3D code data
──────────
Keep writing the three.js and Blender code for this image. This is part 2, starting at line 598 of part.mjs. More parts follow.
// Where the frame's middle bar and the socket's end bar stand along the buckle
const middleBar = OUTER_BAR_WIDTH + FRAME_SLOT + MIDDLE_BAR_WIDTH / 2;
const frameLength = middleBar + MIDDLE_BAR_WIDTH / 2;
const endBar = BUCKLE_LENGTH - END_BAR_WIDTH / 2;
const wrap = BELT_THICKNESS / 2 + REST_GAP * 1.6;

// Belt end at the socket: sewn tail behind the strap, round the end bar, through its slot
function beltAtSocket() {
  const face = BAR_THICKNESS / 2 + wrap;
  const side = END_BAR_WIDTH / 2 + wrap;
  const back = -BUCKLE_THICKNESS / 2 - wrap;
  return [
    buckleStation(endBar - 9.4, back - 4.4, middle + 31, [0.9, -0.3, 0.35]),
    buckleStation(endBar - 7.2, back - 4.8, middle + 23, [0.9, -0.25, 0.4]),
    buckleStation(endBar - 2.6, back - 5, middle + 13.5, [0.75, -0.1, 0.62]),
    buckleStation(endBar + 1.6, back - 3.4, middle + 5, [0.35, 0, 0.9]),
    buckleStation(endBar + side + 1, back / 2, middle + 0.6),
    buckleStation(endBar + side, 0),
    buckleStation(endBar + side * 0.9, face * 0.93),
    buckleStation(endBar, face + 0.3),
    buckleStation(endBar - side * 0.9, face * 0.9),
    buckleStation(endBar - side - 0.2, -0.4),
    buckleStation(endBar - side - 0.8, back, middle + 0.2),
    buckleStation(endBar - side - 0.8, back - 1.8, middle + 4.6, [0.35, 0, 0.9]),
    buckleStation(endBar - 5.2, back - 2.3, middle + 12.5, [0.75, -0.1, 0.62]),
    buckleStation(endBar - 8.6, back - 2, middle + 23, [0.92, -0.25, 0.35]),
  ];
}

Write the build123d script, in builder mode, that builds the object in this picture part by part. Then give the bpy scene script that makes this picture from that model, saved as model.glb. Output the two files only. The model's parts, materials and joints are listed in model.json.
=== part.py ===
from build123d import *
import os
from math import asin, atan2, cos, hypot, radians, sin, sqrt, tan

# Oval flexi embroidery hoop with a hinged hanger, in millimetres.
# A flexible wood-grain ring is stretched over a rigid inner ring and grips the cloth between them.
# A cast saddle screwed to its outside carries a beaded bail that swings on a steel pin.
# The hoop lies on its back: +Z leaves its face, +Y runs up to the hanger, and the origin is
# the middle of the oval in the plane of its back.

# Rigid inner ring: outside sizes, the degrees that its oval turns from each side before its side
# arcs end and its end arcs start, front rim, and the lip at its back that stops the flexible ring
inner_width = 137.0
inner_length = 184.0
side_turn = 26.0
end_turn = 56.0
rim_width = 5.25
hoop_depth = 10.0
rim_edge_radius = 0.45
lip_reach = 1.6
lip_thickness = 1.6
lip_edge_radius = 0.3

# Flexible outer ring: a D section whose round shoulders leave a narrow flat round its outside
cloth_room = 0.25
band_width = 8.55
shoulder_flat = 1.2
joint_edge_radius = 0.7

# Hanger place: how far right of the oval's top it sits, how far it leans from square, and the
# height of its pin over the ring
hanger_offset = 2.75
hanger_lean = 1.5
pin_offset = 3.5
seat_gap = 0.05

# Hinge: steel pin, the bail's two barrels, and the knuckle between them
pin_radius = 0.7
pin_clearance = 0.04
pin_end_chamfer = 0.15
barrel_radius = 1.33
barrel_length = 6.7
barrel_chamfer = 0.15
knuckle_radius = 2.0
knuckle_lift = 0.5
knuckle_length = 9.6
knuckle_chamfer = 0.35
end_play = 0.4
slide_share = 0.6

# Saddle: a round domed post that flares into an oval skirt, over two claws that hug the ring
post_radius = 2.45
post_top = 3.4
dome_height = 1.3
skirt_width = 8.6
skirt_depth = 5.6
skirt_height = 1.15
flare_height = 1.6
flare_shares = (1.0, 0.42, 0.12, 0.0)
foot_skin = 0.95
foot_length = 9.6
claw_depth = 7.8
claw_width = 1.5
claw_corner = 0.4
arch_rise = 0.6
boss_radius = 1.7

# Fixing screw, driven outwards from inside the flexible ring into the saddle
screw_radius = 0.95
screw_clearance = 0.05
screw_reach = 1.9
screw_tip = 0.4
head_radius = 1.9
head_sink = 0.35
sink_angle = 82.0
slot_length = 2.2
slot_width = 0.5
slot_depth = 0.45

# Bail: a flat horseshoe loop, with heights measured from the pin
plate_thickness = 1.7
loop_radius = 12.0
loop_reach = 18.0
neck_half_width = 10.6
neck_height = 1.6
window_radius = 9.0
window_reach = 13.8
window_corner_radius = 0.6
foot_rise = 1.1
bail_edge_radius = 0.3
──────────
AIM OF THE TASK -
Every line of the data above should be copied exactly.

WRITTEN ANSWER -
Keep writing the three.js and Blender code for this image. This is part 2, starting at line 598 of part.mjs. More parts follow.
// Where the frame's middle bar and the socket's end bar stand along the buckle
const middleBar = OUTER_BAR_WIDTH + FRAME_SLOT + MIDDLE_BAR_WIDTH / 2;
const frameLength = middleBar + MIDDLE_BAR_WIDTH / 2;
const endBar = BUCKLE_LENGTH - END_BAR_WIDTH / 2;
const wrap = BELT_THICKNESS / 2 + REST_GAP * 1.6;

// Belt end at the socket: sewn tail behind the strap, round the end bar, through its slot
function beltAtSocket() {
  const face = BAR_THICKNESS / 2 + wrap;
  const side = END_BAR_WIDTH / 2 + wrap;
  const back = -BUCKLE_THICKNESS / 2 - wrap;
  return [
    buckleStation(endBar - 9.4, back - 4.4, middle + 31, [0.9, -0.3, 0.35]),
    buckleStation(endBar - 7.2, back - 4.8, middle + 23, [0.9, -0.25, 0.4]),
    buckleStation(endBar - 2.6, back - 5, middle + 13.5, [0.75, -0.1, 0.62]),
    buckleStation(endBar + 1.6, back - 3.4, middle + 5, [0.35, 0, 0.9]),
    buckleStation(endBar + side + 1, back / 2, middle + 0.6),
    buckleStation(endBar + side, 0),
    buckleStation(endBar + side * 0.9, face * 0.93),
    buckleStation(endBar, face + 0.3),
    buckleStation(endBar - side * 0.9, face * 0.9),
    buckleStation(endBar - side - 0.2, -0.4),
    buckleStation(endBar - side - 0.8, back, middle + 0.2),
    buckleStation(endBar - side - 0.8, back - 1.8, middle + 4.6, [0.35, 0, 0.9]),
    buckleStation(endBar - 5.2, back - 2.3, middle + 12.5, [0.75, -0.1, 0.62]),
    buckleStation(endBar - 8.6, back - 2, middle + 23, [0.92, -0.25, 0.35]),
  ];
}

Write the build123d script, in builder mode, that builds the object in this picture part by part. Then give the bpy scene script that makes this picture from that model, saved as model.glb. Output the two files only. The model's parts, materials and joints are listed in model.json.
=== part.py ===
from build123d import *
import os
from math import asin, atan2, cos, hypot, radians, sin, sqrt, tan

# Oval flexi embroidery hoop with a hinged hanger, in millimetres.
# A flexible wood-grain ring is stretched over a rigid inner ring and grips the cloth between them.
# A cast saddle screwed to its outside carries a beaded bail that swings on a steel pin.
# The hoop lies on its back: +Z leaves its face, +Y runs up to the hanger, and the origin is
# the middle of the oval in the plane of its back.

# Rigid inner ring: outside sizes, the degrees that its oval turns from each side before its side
# arcs end and its end arcs start, front rim, and the lip at its back that stops the flexible ring
inner_width = 137.0
inner_length = 184.0
side_turn = 26.0
end_turn = 56.0
rim_width = 5.25
hoop_depth = 10.0
rim_edge_radius = 0.45
lip_reach = 1.6
lip_thickness = 1.6
lip_edge_radius = 0.3

# Flexible outer ring: a D section whose round shoulders leave a narrow flat round its outside
cloth_room = 0.25
band_width = 8.55
shoulder_flat = 1.2
joint_edge_radius = 0.7

# Hanger place: how far right of the oval's top it sits, how far it leans from square, and the
# height of its pin over the ring
hanger_offset = 2.75
hanger_lean = 1.5
pin_offset = 3.5
seat_gap = 0.05

# Hinge: steel pin, the bail's two barrels, and the knuckle between them
pin_radius = 0.7
pin_clearance = 0.04
pin_end_chamfer = 0.15
barrel_radius = 1.33
barrel_length = 6.7
barrel_chamfer = 0.15
knuckle_radius = 2.0
knuckle_lift = 0.5
knuckle_length = 9.6
knuckle_chamfer = 0.35
end_play = 0.4
slide_share = 0.6

# Saddle: a round domed post that flares into an oval skirt, over two claws that hug the ring
post_radius = 2.45
post_top = 3.4
dome_height = 1.3
skirt_width = 8.6
skirt_depth = 5.6
skirt_height = 1.15
flare_height = 1.6
flare_shares = (1.0, 0.42, 0.12, 0.0)
foot_skin = 0.95
foot_length = 9.6
claw_depth = 7.8
claw_width = 1.5
claw_corner = 0.4
arch_rise = 0.6
boss_radius = 1.7

# Fixing screw, driven outwards from inside the flexible ring into the saddle
screw_radius = 0.95
screw_clearance = 0.05
screw_reach = 1.9
screw_tip = 0.4
head_radius = 1.9
head_sink = 0.35
sink_angle = 82.0
slot_length = 2.2
slot_width = 0.5
slot_depth = 0.45

# Bail: a flat horseshoe loop, with heights measured from the pin
plate_thickness = 1.7
loop_radius = 12.0
loop_reach = 18.0
neck_half_width = 10.6
neck_height = 1.6
window_radius = 9.0
window_reach = 13.8
window_corner_radius = 0.6
foot_rise = 1.1
bail_edge_radius = 0.3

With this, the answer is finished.